## Given material

══════════

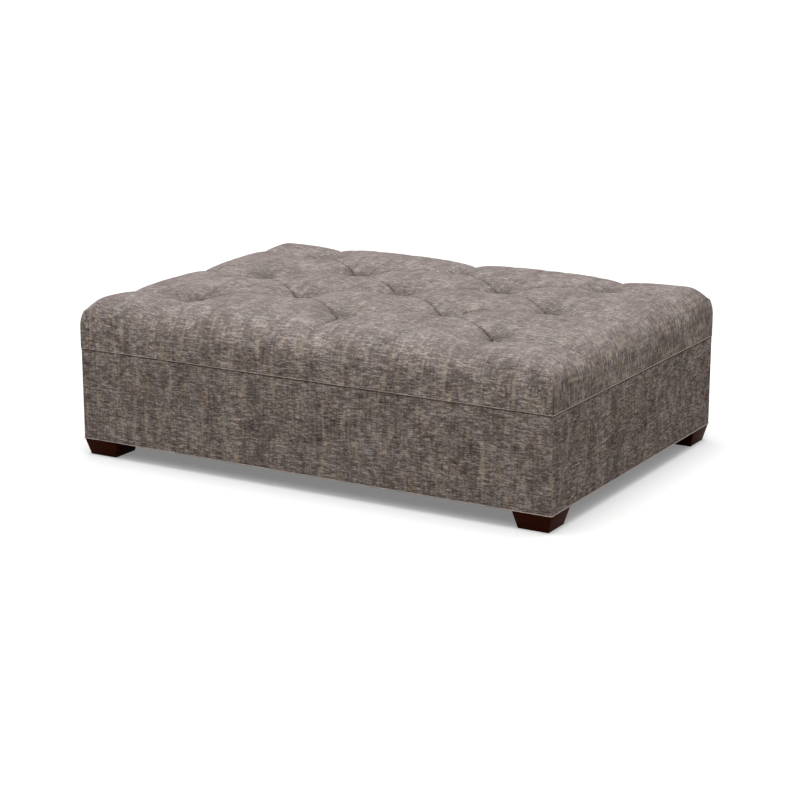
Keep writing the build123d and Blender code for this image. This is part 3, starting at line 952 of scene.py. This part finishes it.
def wood(name, dark, light, roughness, grain, along=0, specular=0.3):
    """Solid wood: long fibres along one axis, darker in the pores. Grain is their width in millimetres."""
    material, tree = new_material(name)
    place = add_node(tree, "ShaderNodeTexCoord").outputs["Object"]
    scale = [1 / (grain * MM)] * 3
    scale[along] /= fibre_length
    scaled = add_node(tree, "ShaderNodeMapping", Vector=place, Scale=scale)
    noise = add_node(tree, "ShaderNodeTexNoise", Vector=scaled.outputs[0], Scale=1.0, Detail=4.0,
                     Roughness=0.6)
    tone = add_node(tree, "ShaderNodeMix", colour_mix, Factor=noise.outputs[0], i6=srgb(dark), i7=srgb(light))
    shader = add_node(tree, "ShaderNodeBsdfPrincipled", Roughness=roughness,
                      **{"Base Color": tone.outputs[2], "Specular IOR Level": specular})
    add_node(tree, "ShaderNodeOutputMaterial", i0=shader.outputs[0])
    return material


def speckled(name, dark, light, grain, roughness=0.9, specular=0.1, metallic=0.0):
    """A finish whose tone varies from grain to grain. Grain is their size in millimetres."""
    material, tree = new_material(name)
    place = add_node(tree, "ShaderNodeTexCoord").outputs["Object"]
    noise = add_node(tree, "ShaderNodeTexNoise", Vector=place, Scale=1 / (grain * MM), Detail=3.0,
                     Roughness=0.6)
    share = add_node(tree, "ShaderNodeMapRange", Value=noise.outputs[0], **{"From Min": 0.3, "From Max": 0.7})
    tone = add_node(tree, "ShaderNodeMix", colour_mix, Factor=share.outputs[0], i6=srgb(dark), i7=srgb(light))
    bump = add_node(tree, "ShaderNodeBump", Height=noise.outputs[0], Strength=0.3, Distance=speckle_relief)
    shader = add_node(tree, "ShaderNodeBsdfPrincipled", Roughness=roughness, Metallic=metallic,
                      Normal=bump.outputs[0],
                      **{"Base Color": tone.outputs[2], "Specular IOR Level": specular})
    add_node(tree, "ShaderNodeOutputMaterial", i0=shader.outputs[0])
    return material


def finish(name, material):
    """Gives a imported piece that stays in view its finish."""
    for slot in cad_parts[name].material_slots:
        slot.material = material


def grain_axis(name):
    """The axis that a board is longest along."""
    low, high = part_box(name)
    return max(range(3), key=lambda k: high[k] - low[k])


make_camera()
make_stage()

# Chenille upholstery, woven of tufted yarns: a soft matt taupe, mottled in fine short dashes across the cloth
fabric = chenille("chenille_upholstery", tone_and_painted_light=0.965)
# The same chenille on the sides, with painted shade: the same mottle, a shade darker
side_chenille_painted_shade = chenille("chenille_painted_side_shade", tone_and_painted_light=0.865)
# The same chenille folded double, its edge rubbed even and painted lighter as a highlight:
# a thin pale line that marks each seam
folded = chenille("chenille_folded_edge_painted_highlight", tone_and_painted_light=1.65, worn=0.4)
# Lacquered beech, stained espresso: a red-brown near black, dull enough that only its fibres show faintly
espresso = wood("espresso_lacquered_beech", "200a03", "4a1e0d", 0.5, grain=3.0, specular=0.02)
# Steel, zinc-plated: a pale grey metal with a soft gleam, slightly mottled
zinc = speckled("zinc_plated_steel", "9fa3a6", "c9ccce", grain=2.0, roughness=0.35, specular=0.5,
                metallic=1.0)
# Pine, sawn: a dull warm yellow with darker fibres along the board
pine = [wood("sawn_pine_along_" + axis, "a87c4c", "dab482", 0.75, grain=4.0, along=k)
        for k, axis in enumerate("xyz")]
# Birch plywood, sanded: a pale cream-brown with broad faint fibres
birch = wood("birch_plywood", "b99666", "dfc59a", 0.7, grain=7.0)
# Beech dowel, turned: a close-grained light brown with a slight shine
beech = wood("beech_dowel", "b58a5a", "cfa77a", 0.65, grain=2.0)
# Nylon twine, waxed: a cream thread with a slight dull shine
twine = speckled("waxed_nylon_twine", "c9bb9c", "e6dcc4", grain=0.9, roughness=0.6)
# Tacking card, pressed: a flat mid-brown with specks of fibre
card = speckled("tacking_card", "9a8363", "b9a27f", grain=1.5)
# Non-woven cloth, bonded: a dull black with a fine felted mottle
dust_cloth = speckled("black_non_woven_cloth", "101010", "242424", grain=1.2)

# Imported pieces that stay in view
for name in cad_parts:
    if "rail" in name or "brace" in name or "block" in name:
        finish(name, pine[grain_axis(name)])
for name, material in {"top_deck": birch, "tuft_toggles": beech, "tuft_twines": twine, "tack_strip": card,
                       "dust_cover": dust_cloth, "deck_screws": zinc, "hanger_bolts": zinc,
                       "tee_nuts": zinc}.items():
    finish(name, material)

# Pieces made here, each with its material and a slot name, which nothing reads
pieces = []
top = make_top()
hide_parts("top_cover", "fibre_wrap", "seat_foam")
pieces.append((top, fabric, "upholstery"))
seam_flat = grid_lines(half_width, pitch_y, outer_row)[1][-1] + wall_height - seam_z
for side in sides:
    panel = make_panel(side, seam_flat)
    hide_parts(side + "_panel", side + "_pad")
    pieces.append((panel, side_chenille_painted_shade, "upholstery"))
for name in ("foot_front_left", "foot_front_right", "foot_back_left", "foot_back_right"):
    foot = make_foot(name)
    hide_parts(name)
    pieces.append((foot, espresso, "foot_finish"))
lip = fold_tree()
for name, level in (("seam", seam_z - fold_height / 2), ("hem", hem_z + fold_height / 2)):
    fold = make_fold(name + "_fold", lip, level, folded)
    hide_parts(name + "_welt")
    pieces.append((fold, folded, "welting"))
pieces.append((make_staples(zinc), zinc, "zinc_steel"))
for piece, material, slot in pieces:
    piece.data.materials.clear()
    piece.data.materials.append(material)
    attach(piece, "root")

══════════

## Written exercise
Please set down the whole listing above without altering a single line.

## Written reply
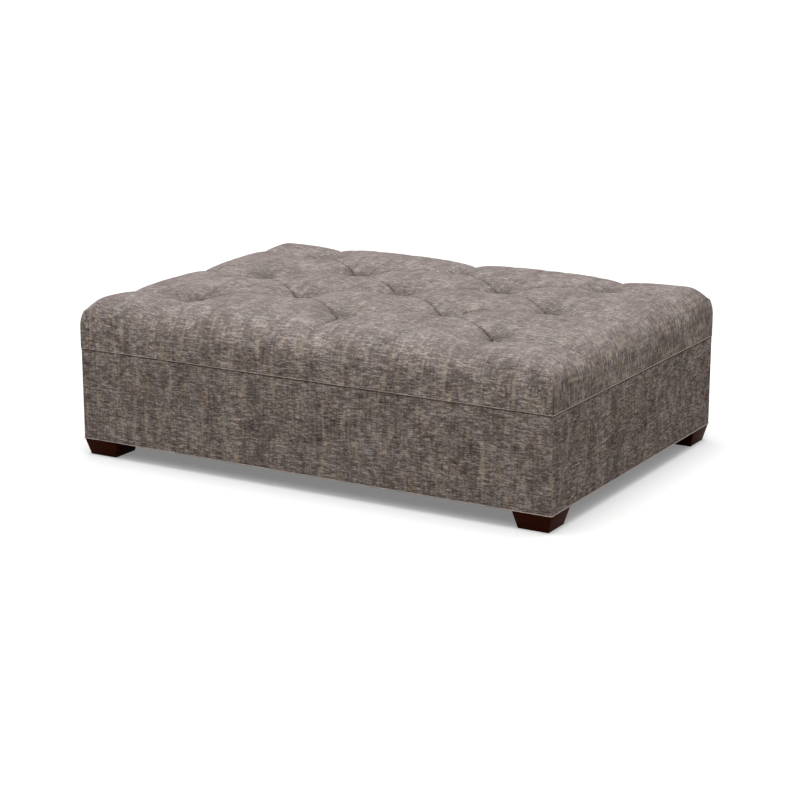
Keep writing the build123d and Blender code for this image. This is part 3, starting at line 952 of scene.py. This part finishes it.
def wood(name, dark, light, roughness, grain, along=0, specular=0.3):
    """Solid wood: long fibres along one axis, darker in the pores. Grain is their width in millimetres."""
    material, tree = new_material(name)
    place = add_node(tree, "ShaderNodeTexCoord").outputs["Object"]
    scale = [1 / (grain * MM)] * 3
    scale[along] /= fibre_length
    scaled = add_node(tree, "ShaderNodeMapping", Vector=place, Scale=scale)
    noise = add_node(tree, "ShaderNodeTexNoise", Vector=scaled.outputs[0], Scale=1.0, Detail=4.0,
                     Roughness=0.6)
    tone = add_node(tree, "ShaderNodeMix", colour_mix, Factor=noise.outputs[0], i6=srgb(dark), i7=srgb(light))
    shader = add_node(tree, "ShaderNodeBsdfPrincipled", Roughness=roughness,
                      **{"Base Color": tone.outputs[2], "Specular IOR Level": specular})
    add_node(tree, "ShaderNodeOutputMaterial", i0=shader.outputs[0])
    return material


def speckled(name, dark, light, grain, roughness=0.9, specular=0.1, metallic=0.0):
    """A finish whose tone varies from grain to grain. Grain is their size in millimetres."""
    material, tree = new_material(name)
    place = add_node(tree, "ShaderNodeTexCoord").outputs["Object"]
    noise = add_node(tree, "ShaderNodeTexNoise", Vector=place, Scale=1 / (grain * MM), Detail=3.0,
                     Roughness=0.6)
    share = add_node(tree, "ShaderNodeMapRange", Value=noise.outputs[0], **{"From Min": 0.3, "From Max": 0.7})
    tone = add_node(tree, "ShaderNodeMix", colour_mix, Factor=share.outputs[0], i6=srgb(dark), i7=srgb(light))
    bump = add_node(tree, "ShaderNodeBump", Height=noise.outputs[0], Strength=0.3, Distance=speckle_relief)
    shader = add_node(tree, "ShaderNodeBsdfPrincipled", Roughness=roughness, Metallic=metallic,
                      Normal=bump.outputs[0],
                      **{"Base Color": tone.outputs[2], "Specular IOR Level": specular})
    add_node(tree, "ShaderNodeOutputMaterial", i0=shader.outputs[0])
    return material


def finish(name, material):
    """Gives a imported piece that stays in view its finish."""
    for slot in cad_parts[name].material_slots:
        slot.material = material


def grain_axis(name):
    """The axis that a board is longest along."""
    low, high = part_box(name)
    return max(range(3), key=lambda k: high[k] - low[k])


make_camera()
make_stage()

# Chenille upholstery, woven of tufted yarns: a soft matt taupe, mottled in fine short dashes across the cloth
fabric = chenille("chenille_upholstery", tone_and_painted_light=0.965)
# The same chenille on the sides, with painted shade: the same mottle, a shade darker
side_chenille_painted_shade = chenille("chenille_painted_side_shade", tone_and_painted_light=0.865)
# The same chenille folded double, its edge rubbed even and painted lighter as a highlight:
# a thin pale line that marks each seam
folded = chenille("chenille_folded_edge_painted_highlight", tone_and_painted_light=1.65, worn=0.4)
# Lacquered beech, stained espresso: a red-brown near black, dull enough that only its fibres show faintly
espresso = wood("espresso_lacquered_beech", "200a03", "4a1e0d", 0.5, grain=3.0, specular=0.02)
# Steel, zinc-plated: a pale grey metal with a soft gleam, slightly mottled
zinc = speckled("zinc_plated_steel", "9fa3a6", "c9ccce", grain=2.0, roughness=0.35, specular=0.5,
                metallic=1.0)
# Pine, sawn: a dull warm yellow with darker fibres along the board
pine = [wood("sawn_pine_along_" + axis, "a87c4c", "dab482", 0.75, grain=4.0, along=k)
        for k, axis in enumerate("xyz")]
# Birch plywood, sanded: a pale cream-brown with broad faint fibres
birch = wood("birch_plywood", "b99666", "dfc59a", 0.7, grain=7.0)
# Beech dowel, turned: a close-grained light brown with a slight shine
beech = wood("beech_dowel", "b58a5a", "cfa77a", 0.65, grain=2.0)
# Nylon twine, waxed: a cream thread with a slight dull shine
twine = speckled("waxed_nylon_twine", "c9bb9c", "e6dcc4", grain=0.9, roughness=0.6)
# Tacking card, pressed: a flat mid-brown with specks of fibre
card = speckled("tacking_card", "9a8363", "b9a27f", grain=1.5)
# Non-woven cloth, bonded: a dull black with a fine felted mottle
dust_cloth = speckled("black_non_woven_cloth", "101010", "242424", grain=1.2)

# Imported pieces that stay in view
for name in cad_parts:
    if "rail" in name or "brace" in name or "block" in name:
        finish(name, pine[grain_axis(name)])
for name, material in {"top_deck": birch, "tuft_toggles": beech, "tuft_twines": twine, "tack_strip": card,
                       "dust_cover": dust_cloth, "deck_screws": zinc, "hanger_bolts": zinc,
                       "tee_nuts": zinc}.items():
    finish(name, material)

# Pieces made here, each with its material and a slot name, which nothing reads
pieces = []
top = make_top()
hide_parts("top_cover", "fibre_wrap", "seat_foam")
pieces.append((top, fabric, "upholstery"))
seam_flat = grid_lines(half_width, pitch_y, outer_row)[1][-1] + wall_height - seam_z
for side in sides:
    panel = make_panel(side, seam_flat)
    hide_parts(side + "_panel", side + "_pad")
    pieces.append((panel, side_chenille_painted_shade, "upholstery"))
for name in ("foot_front_left", "foot_front_right", "foot_back_left", "foot_back_right"):
    foot = make_foot(name)
    hide_parts(name)
    pieces.append((foot, espresso, "foot_finish"))
lip = fold_tree()
for name, level in (("seam", seam_z - fold_height / 2), ("hem", hem_z + fold_height / 2)):
    fold = make_fold(name + "_fold", lip, level, folded)
    hide_parts(name + "_welt")
    pieces.append((fold, folded, "welting"))
pieces.append((make_staples(zinc), zinc, "zinc_steel"))
for piece, material, slot in pieces:
    piece.data.materials.clear()
    piece.data.materials.append(material)
    attach(piece, "root")